Coming up shortly after this Continuing Resolution debate will be the Debt Ceiling debate. On or around October 17th, the Treasury will hit the current legal debt limit and will be unable to borrow money to fund the operation of the government and, more importantly, to make interest payments on its outstanding debt. Again, a government shutdown probably wouldn’t have a big impact as long as it only temporarily impacts non-essential services. Missing an interest payment, however, would have serious ramifications to the economy and global financial markets. In the order of increasing impact hitting the Debt Ceiling would:

  • Threaten the full faith and credit of the United States as lenders may consider the fact that we don’t make timely payments on our debt and may hesitate to lend us money in the future or demand higher interest rates in order to lend that money. I’d say this is a fairly small issue overall, as the U.S. Dollar / U.S. Treasuries are still going to be considered the strongest and safest place to put money.
  • Indicate how dysfunctional our government has become when it comes to problem solving, perhaps threatening confidence in U.S. growth and long-term solvency, especially considering the fiscal issues that need to get resolved in the coming years (Social Security and Medicare for example). This could definitely has some impact over our ability to borrow at low rates in the future.
  • Mean a technical default on our debt. While this seems the most trivial of all, especially knowing that it would only be temporary, this is the biggest issue because of all the derivative securities like credit default swaps (CDS) that are outstanding on U.S. debt. CDS are essentially insurance contracts that state that if a particular debt instrument defaults, the CDS would pay out a fixed amount as insurance against that default. A default on US Treasuries that is caused by a missed interest payment, no matter how temporary and technical in nature, would likely trigger at least some of those contracts to pay out. CDS are a highly unregulated part of the financial markets and there’s no telling how many of these contracts have been written and who’s on the hook for making payments in the event of a default. It is highly likely that some financial institutions would have to make large enough payments that they could fail. This is virtually the same problem that occurred with the ’07-’08 financial crisis and could result in a repeat of fallout we saw from Bear Sterns, Lehman, and AIG falling apart at that time.

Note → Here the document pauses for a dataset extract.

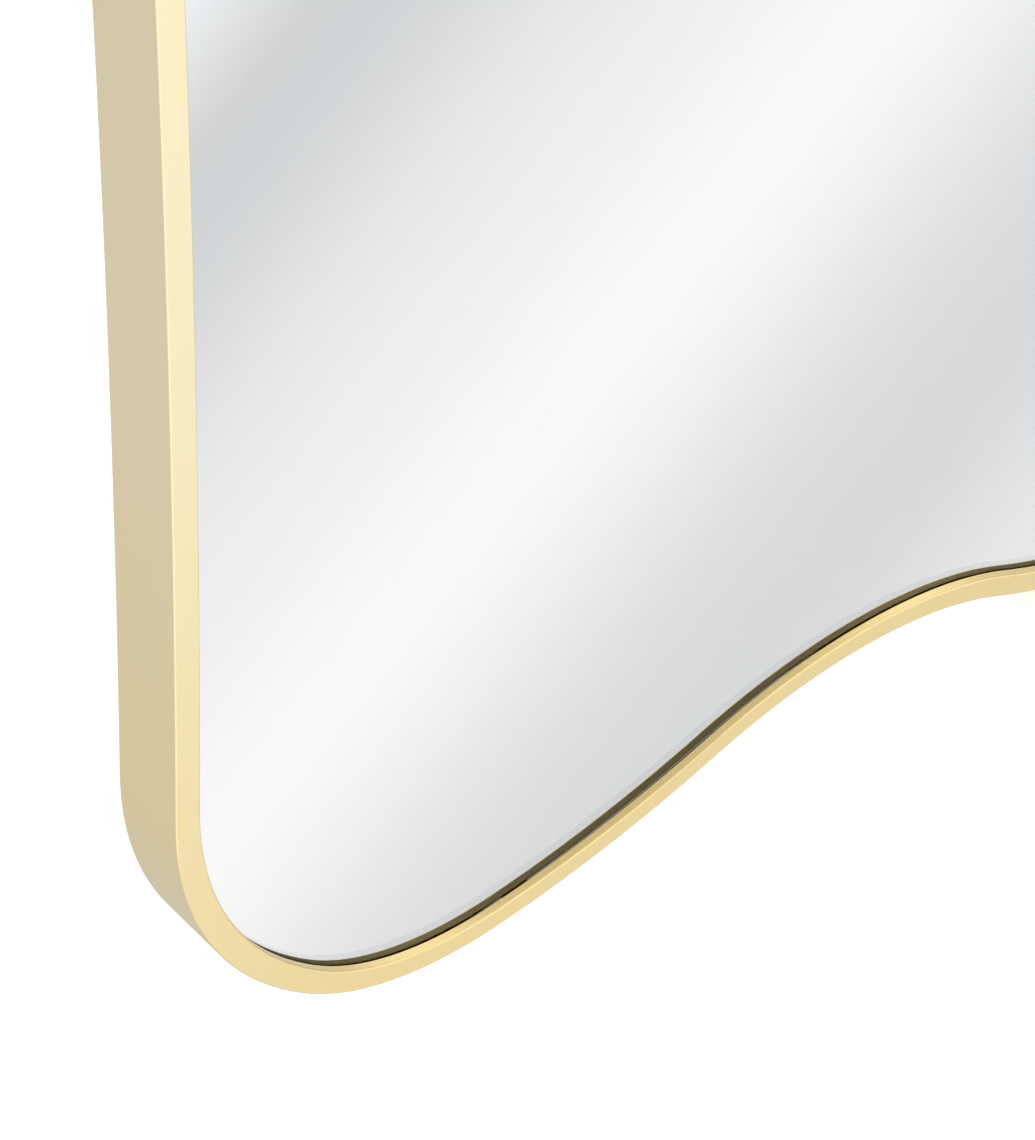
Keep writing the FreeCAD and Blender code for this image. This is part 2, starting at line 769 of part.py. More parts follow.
def build():
    """Every piece of the mirror, in order from the front to the wall."""
    clip_point = [Vector(size("clip_hole_inset"), 0, 0)]
    clip_spots = []
    for name, share in CLIP_PLACES:
        clip_spots += flat_spots(edge_place(name, share), clip_point)
    strap_spots = []
    for _label, place in hanger_places():
        strap_spots += flat_spots(place, strap_hole_centres())
    pieces = [
        make_frame(),
        make_key(),
        make_key_screws(),
        make_gasket(),
        make_layer("mirror_glass", SILVER_FRONT, "glass_thick"),
        make_layer("silver_coating", FILM_FRONT, "silver_thick"),
        make_layer("safety_film", FOAM_FRONT, "film_thick"),
        make_layer("foam_sheet", BOARD_FRONT, "foam_thick"),
        make_layer("backing_board", BOARD_BACK, "board_thick"),
    ]
    for number, (name, share) in enumerate(PAD_PLACES, start=1):
        pieces.append(make_pad(number, name, share))
    for number, (name, share) in enumerate(CLIP_PLACES, start=1):
        pieces.append(make_clip(number, name, share))
    clip_screw = pan_screw("clip_screw", size("clip_thick") + size("screw_bite"))
    clip_back = BOARD_BACK - size("clip_thick")
    pieces.append(screw_group("clip_screws", clip_screw, clip_spots, clip_back))
    for label, place in hanger_places():
        pieces.append(make_strap("hanger_strap_" + label, place))
        pieces.append(make_ring("hanger_ring_" + label, place))
    strap_screw = pan_screw("strap_screw", size("strap_thick") + size("screw_bite"))
    strap_back = BOARD_BACK - size("strap_thick")
    pieces.append(screw_group("hanger_screws", strap_screw, strap_spots, strap_back))
    return pieces


def write_steps(pieces):
    """Check every object and shape, then write one file per piece."""
    doc.recompute()
    for thing in doc.Objects:
        if "Invalid" in thing.State or "Error" in thing.State:
            raise RuntimeError("%s is %s" % (thing.Label, thing.State))
    for piece in pieces:
        if piece.Shape.isNull() or not piece.Shape.isValid():
            raise RuntimeError(piece.Label + " has no valid shape")
    os.makedirs("parts", exist_ok=True)
    for piece in pieces:
        piece.Shape.exportStep("parts/%s.step" % piece.Label)
        print("%-28s %10.1f mm3  %d solid(s)" % (piece.Label, piece.Shape.Volume, len(piece.Shape.Solids)))


write_steps(build())
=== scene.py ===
import cmath
import math

import bmesh
import bpy
from mathutils import Matrix, Vector


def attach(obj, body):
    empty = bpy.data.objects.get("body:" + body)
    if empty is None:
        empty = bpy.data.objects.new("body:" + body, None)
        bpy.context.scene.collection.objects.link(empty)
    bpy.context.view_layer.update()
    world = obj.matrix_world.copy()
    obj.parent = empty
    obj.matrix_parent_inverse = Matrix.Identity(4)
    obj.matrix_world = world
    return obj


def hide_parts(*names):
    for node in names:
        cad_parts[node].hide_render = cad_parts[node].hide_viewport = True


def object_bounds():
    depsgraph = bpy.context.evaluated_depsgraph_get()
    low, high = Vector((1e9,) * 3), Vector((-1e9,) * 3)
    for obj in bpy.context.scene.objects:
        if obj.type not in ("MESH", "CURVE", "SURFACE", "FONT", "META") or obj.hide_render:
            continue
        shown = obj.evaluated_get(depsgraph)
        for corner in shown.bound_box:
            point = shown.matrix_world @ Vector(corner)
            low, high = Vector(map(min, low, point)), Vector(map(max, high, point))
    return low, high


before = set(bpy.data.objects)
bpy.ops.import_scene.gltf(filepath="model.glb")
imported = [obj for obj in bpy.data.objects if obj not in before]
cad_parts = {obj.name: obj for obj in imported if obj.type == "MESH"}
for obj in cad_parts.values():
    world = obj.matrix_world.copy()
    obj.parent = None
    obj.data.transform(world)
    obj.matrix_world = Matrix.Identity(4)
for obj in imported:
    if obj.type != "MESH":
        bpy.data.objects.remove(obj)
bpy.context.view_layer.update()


# ================================================================ frame
# One aluminium extrusion with a flat front lip and a short inner return, bent into the soft
# outline and closed by a single butt seam at the top. It is blasted, then anodised in champagne
# gold, which leaves a fine satin grain over faint lengthwise lines from the die.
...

Because of the severity of the impact of hitting the debt ceiling, it’s obviously a much bigger issue than the government shutdown that may begin tomorrow. Markets have started to react. They are pricing in the fair probability but relatively small effect of a government shutdown. They’re also starting to price in the very low (but not zero) possibility of hitting the Debt Ceiling in a few weeks (if we can’t solve the simple issue of the Continuing Resolution, it must mean that there’s an increased chance of not being able to solve something more complicated like the debt limit… that’s how the markets look at this). Regardless of what happens tonight, tomorrow, and in the coming days around keeping the government running, I’m very confident that the debt ceiling issue will be resolved in some manner without a default. Market will be volatile (down and up) over the next few weeks. A game of chicken in Congress will develop. Nothing will get resolved until it absolutely has too. Those are virtual certainties. What’s also certain, despite what the media will present over the next several hours, is that life will go on tomorrow with or without non-essential services from the Federal government.

Congress needs to get its act together. However, it doesn’t need to do it tonight. That lack of urgency, despite media representations, is what very well might prevent them from getting it together tonight. High media interest in something that really isn’t a crisis is the perfect opportunity for grandstanding and that’s what it looks like we’re getting.